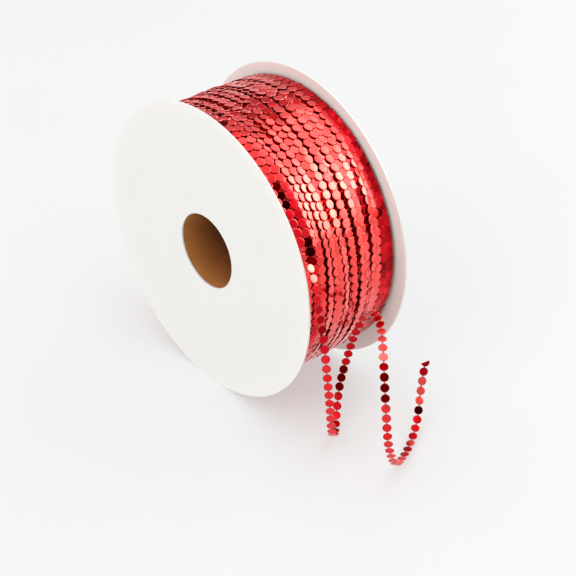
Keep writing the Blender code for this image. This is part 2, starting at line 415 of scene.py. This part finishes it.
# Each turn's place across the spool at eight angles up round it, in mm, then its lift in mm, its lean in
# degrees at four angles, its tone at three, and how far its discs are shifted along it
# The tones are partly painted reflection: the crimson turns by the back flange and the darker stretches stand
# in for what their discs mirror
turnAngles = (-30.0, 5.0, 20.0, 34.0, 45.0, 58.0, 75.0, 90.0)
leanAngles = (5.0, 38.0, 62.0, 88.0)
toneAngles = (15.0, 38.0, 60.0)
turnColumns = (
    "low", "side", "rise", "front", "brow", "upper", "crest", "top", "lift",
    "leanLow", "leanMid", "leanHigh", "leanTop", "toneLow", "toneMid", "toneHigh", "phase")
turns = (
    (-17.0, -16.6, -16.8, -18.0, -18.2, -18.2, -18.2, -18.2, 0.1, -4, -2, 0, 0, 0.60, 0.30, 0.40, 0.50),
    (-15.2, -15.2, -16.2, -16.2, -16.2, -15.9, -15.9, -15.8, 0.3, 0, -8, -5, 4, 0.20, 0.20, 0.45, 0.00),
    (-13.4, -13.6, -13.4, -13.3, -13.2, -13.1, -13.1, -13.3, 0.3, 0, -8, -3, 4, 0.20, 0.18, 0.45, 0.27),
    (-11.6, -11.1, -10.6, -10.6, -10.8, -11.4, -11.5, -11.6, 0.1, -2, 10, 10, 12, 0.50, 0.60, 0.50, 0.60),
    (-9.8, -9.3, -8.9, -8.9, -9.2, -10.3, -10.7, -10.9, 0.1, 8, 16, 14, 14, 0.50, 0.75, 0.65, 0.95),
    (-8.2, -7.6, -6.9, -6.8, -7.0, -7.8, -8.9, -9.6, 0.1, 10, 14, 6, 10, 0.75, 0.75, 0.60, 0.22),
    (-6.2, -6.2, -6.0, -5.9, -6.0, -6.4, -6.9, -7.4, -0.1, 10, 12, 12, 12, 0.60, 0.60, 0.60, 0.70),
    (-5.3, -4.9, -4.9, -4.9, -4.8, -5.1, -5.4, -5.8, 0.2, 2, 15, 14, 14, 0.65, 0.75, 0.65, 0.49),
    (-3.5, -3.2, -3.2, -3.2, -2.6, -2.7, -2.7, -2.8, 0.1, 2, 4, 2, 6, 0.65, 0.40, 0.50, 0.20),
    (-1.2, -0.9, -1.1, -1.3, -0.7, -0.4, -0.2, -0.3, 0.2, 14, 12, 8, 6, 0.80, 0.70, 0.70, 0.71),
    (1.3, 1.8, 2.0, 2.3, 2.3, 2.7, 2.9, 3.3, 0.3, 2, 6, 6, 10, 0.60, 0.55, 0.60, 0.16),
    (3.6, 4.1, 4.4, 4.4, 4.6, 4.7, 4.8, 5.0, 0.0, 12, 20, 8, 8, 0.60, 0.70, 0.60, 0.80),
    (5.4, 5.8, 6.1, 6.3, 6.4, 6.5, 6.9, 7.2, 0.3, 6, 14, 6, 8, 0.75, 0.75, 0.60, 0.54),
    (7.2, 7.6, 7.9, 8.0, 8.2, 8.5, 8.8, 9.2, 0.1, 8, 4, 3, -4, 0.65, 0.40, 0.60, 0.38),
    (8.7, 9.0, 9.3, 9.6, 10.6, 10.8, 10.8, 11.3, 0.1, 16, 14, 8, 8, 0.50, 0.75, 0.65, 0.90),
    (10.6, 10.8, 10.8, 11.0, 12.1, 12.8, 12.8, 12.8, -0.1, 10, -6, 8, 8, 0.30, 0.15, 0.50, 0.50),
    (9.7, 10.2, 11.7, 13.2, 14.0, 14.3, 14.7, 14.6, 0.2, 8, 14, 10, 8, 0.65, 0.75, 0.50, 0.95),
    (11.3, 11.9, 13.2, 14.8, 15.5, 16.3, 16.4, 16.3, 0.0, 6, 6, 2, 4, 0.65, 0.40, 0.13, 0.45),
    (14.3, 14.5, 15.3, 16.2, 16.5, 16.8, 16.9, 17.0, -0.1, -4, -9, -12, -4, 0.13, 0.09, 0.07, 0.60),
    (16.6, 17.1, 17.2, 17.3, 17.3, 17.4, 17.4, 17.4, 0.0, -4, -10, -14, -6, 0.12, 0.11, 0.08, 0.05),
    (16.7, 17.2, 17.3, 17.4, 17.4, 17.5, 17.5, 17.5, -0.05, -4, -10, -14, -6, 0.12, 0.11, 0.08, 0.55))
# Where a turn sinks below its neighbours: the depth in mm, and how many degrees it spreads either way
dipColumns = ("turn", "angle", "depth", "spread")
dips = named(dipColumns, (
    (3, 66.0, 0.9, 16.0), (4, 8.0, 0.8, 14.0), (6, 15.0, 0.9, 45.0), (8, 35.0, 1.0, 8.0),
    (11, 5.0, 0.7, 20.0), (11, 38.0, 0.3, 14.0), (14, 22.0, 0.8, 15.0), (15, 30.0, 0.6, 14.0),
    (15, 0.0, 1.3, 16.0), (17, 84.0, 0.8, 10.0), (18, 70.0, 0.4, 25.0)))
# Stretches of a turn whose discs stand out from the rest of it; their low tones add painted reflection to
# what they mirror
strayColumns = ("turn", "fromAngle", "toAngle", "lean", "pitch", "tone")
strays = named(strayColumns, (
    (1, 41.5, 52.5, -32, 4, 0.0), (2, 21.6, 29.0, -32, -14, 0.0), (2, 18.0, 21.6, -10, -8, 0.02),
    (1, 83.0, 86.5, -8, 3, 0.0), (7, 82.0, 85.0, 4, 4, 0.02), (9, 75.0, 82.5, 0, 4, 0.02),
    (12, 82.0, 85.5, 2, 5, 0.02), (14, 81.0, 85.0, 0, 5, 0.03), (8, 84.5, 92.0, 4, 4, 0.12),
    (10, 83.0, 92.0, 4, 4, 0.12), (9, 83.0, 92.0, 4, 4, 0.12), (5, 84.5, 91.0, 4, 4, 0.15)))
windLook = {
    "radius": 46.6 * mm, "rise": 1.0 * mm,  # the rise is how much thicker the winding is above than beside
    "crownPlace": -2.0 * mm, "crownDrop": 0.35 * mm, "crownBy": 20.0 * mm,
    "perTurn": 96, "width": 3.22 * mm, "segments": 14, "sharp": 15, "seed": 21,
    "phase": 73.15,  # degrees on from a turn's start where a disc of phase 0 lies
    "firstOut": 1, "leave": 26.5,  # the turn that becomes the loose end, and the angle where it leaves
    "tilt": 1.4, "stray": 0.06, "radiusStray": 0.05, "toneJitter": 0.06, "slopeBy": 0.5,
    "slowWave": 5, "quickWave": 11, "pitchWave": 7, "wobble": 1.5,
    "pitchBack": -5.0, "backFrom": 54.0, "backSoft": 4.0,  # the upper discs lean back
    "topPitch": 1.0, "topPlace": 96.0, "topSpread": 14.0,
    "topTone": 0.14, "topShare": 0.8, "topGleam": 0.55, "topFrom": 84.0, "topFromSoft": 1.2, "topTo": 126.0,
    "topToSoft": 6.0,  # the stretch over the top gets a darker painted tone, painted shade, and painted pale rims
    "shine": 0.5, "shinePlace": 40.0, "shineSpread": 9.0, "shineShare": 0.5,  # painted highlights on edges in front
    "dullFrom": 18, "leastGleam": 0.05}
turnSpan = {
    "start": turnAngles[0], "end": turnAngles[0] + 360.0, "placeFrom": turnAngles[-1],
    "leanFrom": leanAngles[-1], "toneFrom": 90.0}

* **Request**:
Restate the whole listing exactly, leaving out nothing.

* **Answer for the task**:
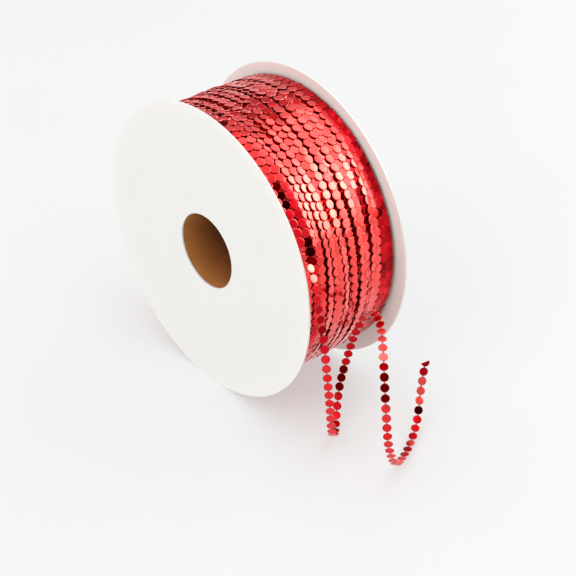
Keep writing the Blender code for this image. This is part 2, starting at line 415 of scene.py. This part finishes it.
# Each turn's place across the spool at eight angles up round it, in mm, then its lift in mm, its lean in
# degrees at four angles, its tone at three, and how far its discs are shifted along it
# The tones are partly painted reflection: the crimson turns by the back flange and the darker stretches stand
# in for what their discs mirror
turnAngles = (-30.0, 5.0, 20.0, 34.0, 45.0, 58.0, 75.0, 90.0)
leanAngles = (5.0, 38.0, 62.0, 88.0)
toneAngles = (15.0, 38.0, 60.0)
turnColumns = (
    "low", "side", "rise", "front", "brow", "upper", "crest", "top", "lift",
    "leanLow", "leanMid", "leanHigh", "leanTop", "toneLow", "toneMid", "toneHigh", "phase")
turns = (
    (-17.0, -16.6, -16.8, -18.0, -18.2, -18.2, -18.2, -18.2, 0.1, -4, -2, 0, 0, 0.60, 0.30, 0.40, 0.50),
    (-15.2, -15.2, -16.2, -16.2, -16.2, -15.9, -15.9, -15.8, 0.3, 0, -8, -5, 4, 0.20, 0.20, 0.45, 0.00),
    (-13.4, -13.6, -13.4, -13.3, -13.2, -13.1, -13.1, -13.3, 0.3, 0, -8, -3, 4, 0.20, 0.18, 0.45, 0.27),
    (-11.6, -11.1, -10.6, -10.6, -10.8, -11.4, -11.5, -11.6, 0.1, -2, 10, 10, 12, 0.50, 0.60, 0.50, 0.60),
    (-9.8, -9.3, -8.9, -8.9, -9.2, -10.3, -10.7, -10.9, 0.1, 8, 16, 14, 14, 0.50, 0.75, 0.65, 0.95),
    (-8.2, -7.6, -6.9, -6.8, -7.0, -7.8, -8.9, -9.6, 0.1, 10, 14, 6, 10, 0.75, 0.75, 0.60, 0.22),
    (-6.2, -6.2, -6.0, -5.9, -6.0, -6.4, -6.9, -7.4, -0.1, 10, 12, 12, 12, 0.60, 0.60, 0.60, 0.70),
    (-5.3, -4.9, -4.9, -4.9, -4.8, -5.1, -5.4, -5.8, 0.2, 2, 15, 14, 14, 0.65, 0.75, 0.65, 0.49),
    (-3.5, -3.2, -3.2, -3.2, -2.6, -2.7, -2.7, -2.8, 0.1, 2, 4, 2, 6, 0.65, 0.40, 0.50, 0.20),
    (-1.2, -0.9, -1.1, -1.3, -0.7, -0.4, -0.2, -0.3, 0.2, 14, 12, 8, 6, 0.80, 0.70, 0.70, 0.71),
    (1.3, 1.8, 2.0, 2.3, 2.3, 2.7, 2.9, 3.3, 0.3, 2, 6, 6, 10, 0.60, 0.55, 0.60, 0.16),
    (3.6, 4.1, 4.4, 4.4, 4.6, 4.7, 4.8, 5.0, 0.0, 12, 20, 8, 8, 0.60, 0.70, 0.60, 0.80),
    (5.4, 5.8, 6.1, 6.3, 6.4, 6.5, 6.9, 7.2, 0.3, 6, 14, 6, 8, 0.75, 0.75, 0.60, 0.54),
    (7.2, 7.6, 7.9, 8.0, 8.2, 8.5, 8.8, 9.2, 0.1, 8, 4, 3, -4, 0.65, 0.40, 0.60, 0.38),
    (8.7, 9.0, 9.3, 9.6, 10.6, 10.8, 10.8, 11.3, 0.1, 16, 14, 8, 8, 0.50, 0.75, 0.65, 0.90),
    (10.6, 10.8, 10.8, 11.0, 12.1, 12.8, 12.8, 12.8, -0.1, 10, -6, 8, 8, 0.30, 0.15, 0.50, 0.50),
    (9.7, 10.2, 11.7, 13.2, 14.0, 14.3, 14.7, 14.6, 0.2, 8, 14, 10, 8, 0.65, 0.75, 0.50, 0.95),
    (11.3, 11.9, 13.2, 14.8, 15.5, 16.3, 16.4, 16.3, 0.0, 6, 6, 2, 4, 0.65, 0.40, 0.13, 0.45),
    (14.3, 14.5, 15.3, 16.2, 16.5, 16.8, 16.9, 17.0, -0.1, -4, -9, -12, -4, 0.13, 0.09, 0.07, 0.60),
    (16.6, 17.1, 17.2, 17.3, 17.3, 17.4, 17.4, 17.4, 0.0, -4, -10, -14, -6, 0.12, 0.11, 0.08, 0.05),
    (16.7, 17.2, 17.3, 17.4, 17.4, 17.5, 17.5, 17.5, -0.05, -4, -10, -14, -6, 0.12, 0.11, 0.08, 0.55))
# Where a turn sinks below its neighbours: the depth in mm, and how many degrees it spreads either way
dipColumns = ("turn", "angle", "depth", "spread")
dips = named(dipColumns, (
    (3, 66.0, 0.9, 16.0), (4, 8.0, 0.8, 14.0), (6, 15.0, 0.9, 45.0), (8, 35.0, 1.0, 8.0),
    (11, 5.0, 0.7, 20.0), (11, 38.0, 0.3, 14.0), (14, 22.0, 0.8, 15.0), (15, 30.0, 0.6, 14.0),
    (15, 0.0, 1.3, 16.0), (17, 84.0, 0.8, 10.0), (18, 70.0, 0.4, 25.0)))
# Stretches of a turn whose discs stand out from the rest of it; their low tones add painted reflection to
# what they mirror
strayColumns = ("turn", "fromAngle", "toAngle", "lean", "pitch", "tone")
strays = named(strayColumns, (
    (1, 41.5, 52.5, -32, 4, 0.0), (2, 21.6, 29.0, -32, -14, 0.0), (2, 18.0, 21.6, -10, -8, 0.02),
    (1, 83.0, 86.5, -8, 3, 0.0), (7, 82.0, 85.0, 4, 4, 0.02), (9, 75.0, 82.5, 0, 4, 0.02),
    (12, 82.0, 85.5, 2, 5, 0.02), (14, 81.0, 85.0, 0, 5, 0.03), (8, 84.5, 92.0, 4, 4, 0.12),
    (10, 83.0, 92.0, 4, 4, 0.12), (9, 83.0, 92.0, 4, 4, 0.12), (5, 84.5, 91.0, 4, 4, 0.15)))
windLook = {
    "radius": 46.6 * mm, "rise": 1.0 * mm,  # the rise is how much thicker the winding is above than beside
    "crownPlace": -2.0 * mm, "crownDrop": 0.35 * mm, "crownBy": 20.0 * mm,
    "perTurn": 96, "width": 3.22 * mm, "segments": 14, "sharp": 15, "seed": 21,
    "phase": 73.15,  # degrees on from a turn's start where a disc of phase 0 lies
    "firstOut": 1, "leave": 26.5,  # the turn that becomes the loose end, and the angle where it leaves
    "tilt": 1.4, "stray": 0.06, "radiusStray": 0.05, "toneJitter": 0.06, "slopeBy": 0.5,
    "slowWave": 5, "quickWave": 11, "pitchWave": 7, "wobble": 1.5,
    "pitchBack": -5.0, "backFrom": 54.0, "backSoft": 4.0,  # the upper discs lean back
    "topPitch": 1.0, "topPlace": 96.0, "topSpread": 14.0,
    "topTone": 0.14, "topShare": 0.8, "topGleam": 0.55, "topFrom": 84.0, "topFromSoft": 1.2, "topTo": 126.0,
    "topToSoft": 6.0,  # the stretch over the top gets a darker painted tone, painted shade, and painted pale rims
    "shine": 0.5, "shinePlace": 40.0, "shineSpread": 9.0, "shineShare": 0.5,  # painted highlights on edges in front
    "dullFrom": 18, "leastGleam": 0.05}
turnSpan = {
    "start": turnAngles[0], "end": turnAngles[0] + 360.0, "placeFrom": turnAngles[-1],
    "leanFrom": leanAngles[-1], "toneFrom": 90.0}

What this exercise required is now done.